Melissa Heisler, Empowerment Coach
Melissa Heisler, Empowerment Coach

What do we gain by harboring anger, vengeance, and righteousness? In my experience, I have only gained pain for myself.  There have been many times in my life where I have felt wronged, attacked, and the victim of a bully or abuser. I have felt the righteous indignation of the victim.  I have felt like the other should pay.  They should make it right. But these feelings kept me trapped. These feelings were a prison. These feelings keep me from feeling love and joy. They did not do anything to the one I blamed. The only person these feelings harmed was me. I honor Victoria for what she was able to do, but I also know it was selfish – in a good way. Turning her anger into forgiveness released her as much as it released the teenager. Forgiveness freed her to live her life. It freed her to find peace. It freed her to trust.

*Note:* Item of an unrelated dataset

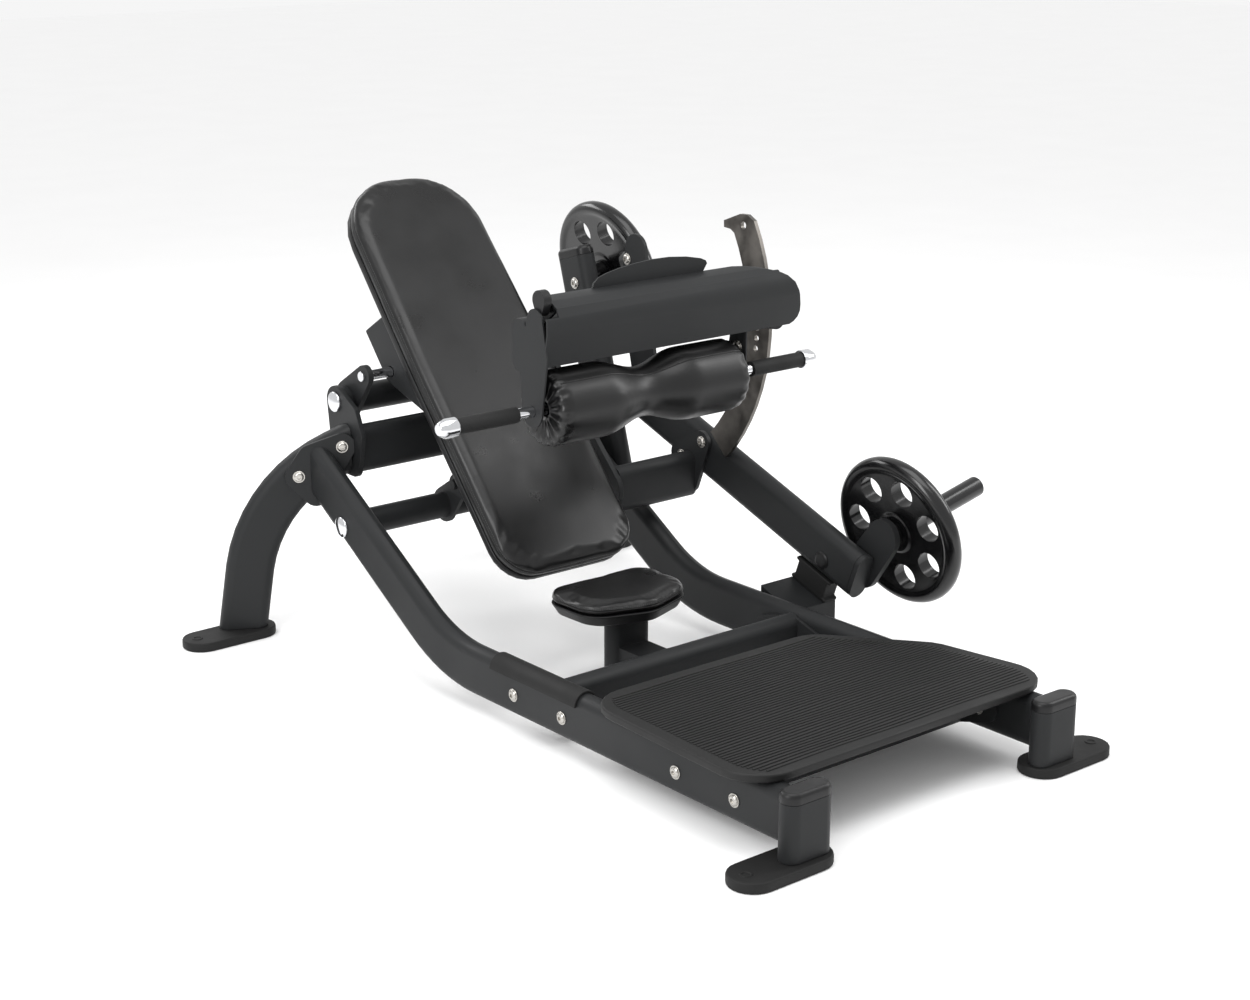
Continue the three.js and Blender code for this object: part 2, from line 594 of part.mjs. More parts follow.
function padOutline(inset) {
  const half = pad.width / 2 - inset;
  const corner = 92 - inset;
  const crown = 158 - inset;
  const cornerAt = half - corner;
  return wrap([-cornerAt, corner + inset, corner], [cornerAt, corner + inset, corner],
    [-(half - 8 - crown), pad.length - crown - inset, crown], [half - 8 - crown, pad.length - crown - inset, crown],
    [-(half - corner), 560, corner], [half - corner, 560, corner]);
}

// How far back the board's rear face is, at a given height
function behindBoard(z, clear) {
  return pad.y + Math.tan(radians(pad.slope)) * z + (pad.thickness + pad.board + clear) / slopeCos;
}

function addCarriage() {
  const cushion = new THREE.ExtrudeGeometry(padOutline(11), {
    depth: pad.thickness - 20, bevelThickness: 10, bevelSize: 10, bevelSegments: 3,
  });
  add('back_pad', onSlope(cushion.translate(0, 0, -pad.thickness + 10)), vinyl);
  const board = new THREE.ExtrudeGeometry(padOutline(6), { depth: pad.board - gap, bevelEnabled: false });
  add('pad_board', onSlope(board.translate(0, 0, -pad.thickness - pad.board)), plastic);
  const upper = { y: upperPivot.y + crank.y, z: upperPivot.z + crank.z };
  const lower = { y: lowerPivot.y + crank.y, z: lowerPivot.z + crank.z };
  const reach = (z) => [behindBoard(z, 5), z, 4];
  const upperLug = withHoles(wrap([upper.y, upper.z, 28], reach(560), reach(748), [1683, 707, 4]),
    [upper.y, upper.z, 13]);
  addPair('upper_lug', sidePlate(upperLug, -181, -169), paint);
  const lowerLug = withHoles(wrap([lower.y, lower.z, 24], reach(300), reach(440)), [lower.y, lower.z, 11.5]);
  addPair('lower_lug', sidePlate(lowerLug, -114, -102), paint);
}

function addRocker() {
  const end = rail.x - tube.short / 2 - 2;
  const pin = { y: lowerPivot.y + crank.y, z: lowerPivot.z + crank.z };
  const sleeve = ring(sleeveRadius - 2, axleRadius + 1, -end, end, lowerPivot.y, lowerPivot.z);
  const linkShape = withHoles(wrap([lowerPivot.y, lowerPivot.z, 42], [pin.y, pin.z, 22]),
    [lowerPivot.y, lowerPivot.z, sleeveRadius - 10]);
  const link = sidePlate(linkShape, -96, -86);
  add('rocker', join(sleeve, link, mirrored(link), rod(10, -122, 122, pin.y, pin.z)), paint);
}

addRails();
addArches();
addFrontLegs();
addFeet();
addFrameCross();
addAxles();
addSeat();
addPlatform();
addBumper();
addStorage();
addLever();
addWeightArm();
addSector();
addRollerArm();
addShroud();
addRoller();
addLatch();
addCarriage();
addRocker();
add('working_plate', weightDisc(workingPeg), enamel);
add('stored_plate', weightDisc(storagePeg), enamel);

// The origin is on the floor, under the middle of the whole machine
const bounds = new THREE.Box3().setFromObject(machine);
const middle = bounds.getCenter(new THREE.Vector3());
machine.position.set(-middle.x, -middle.y, -bounds.min.z);

export default machine;
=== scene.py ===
import json
import math
import bpy
from mathutils import Matrix, Vector


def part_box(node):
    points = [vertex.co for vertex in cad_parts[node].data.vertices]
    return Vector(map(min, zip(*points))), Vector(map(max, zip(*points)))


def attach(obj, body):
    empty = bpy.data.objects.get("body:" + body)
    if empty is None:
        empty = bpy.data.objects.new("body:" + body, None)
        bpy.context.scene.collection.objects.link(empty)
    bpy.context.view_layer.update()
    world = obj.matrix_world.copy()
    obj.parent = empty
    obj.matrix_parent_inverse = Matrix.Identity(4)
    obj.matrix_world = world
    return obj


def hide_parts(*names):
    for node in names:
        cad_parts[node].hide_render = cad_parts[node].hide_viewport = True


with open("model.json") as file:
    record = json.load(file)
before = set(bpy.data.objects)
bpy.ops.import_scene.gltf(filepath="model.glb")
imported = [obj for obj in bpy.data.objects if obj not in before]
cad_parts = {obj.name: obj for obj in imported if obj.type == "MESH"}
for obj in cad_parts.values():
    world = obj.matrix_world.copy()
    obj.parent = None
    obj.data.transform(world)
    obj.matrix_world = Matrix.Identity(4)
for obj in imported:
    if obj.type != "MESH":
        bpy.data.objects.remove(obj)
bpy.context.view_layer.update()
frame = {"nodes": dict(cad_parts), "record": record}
bodyOfNode = {node: body for body, nodes in frame["record"]["behaviour"]["bodies"].items() for node in nodes}

# The machine is laid out in millimetres from the middle of its front legs, floor level.
# The upper axle's middle is 1660 mm behind them and 557 mm up.
axleLow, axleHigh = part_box("upper_axle")
datum = (axleLow + axleHigh) / 2 - Vector((0, 1.660, 0.557))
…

Where in your life are you harboring anger? Who has wronged you? Who should pay for the pain they have caused you? Write it down. Write down who, what, and why. Then read what you wrote and notice your body. Is it open, relaxed, and peaceful or is it tense, cloudy, and pained? Now write down a letter of forgiveness. You don’t ever have to show it or share it with the individual – this is for you, not them. Read your letter of forgiveness, believe it, and notice your body. How do you feel now?

What we chose, we experience. In choosing vengeance, we feel attacked. In forgiving others, we feel release.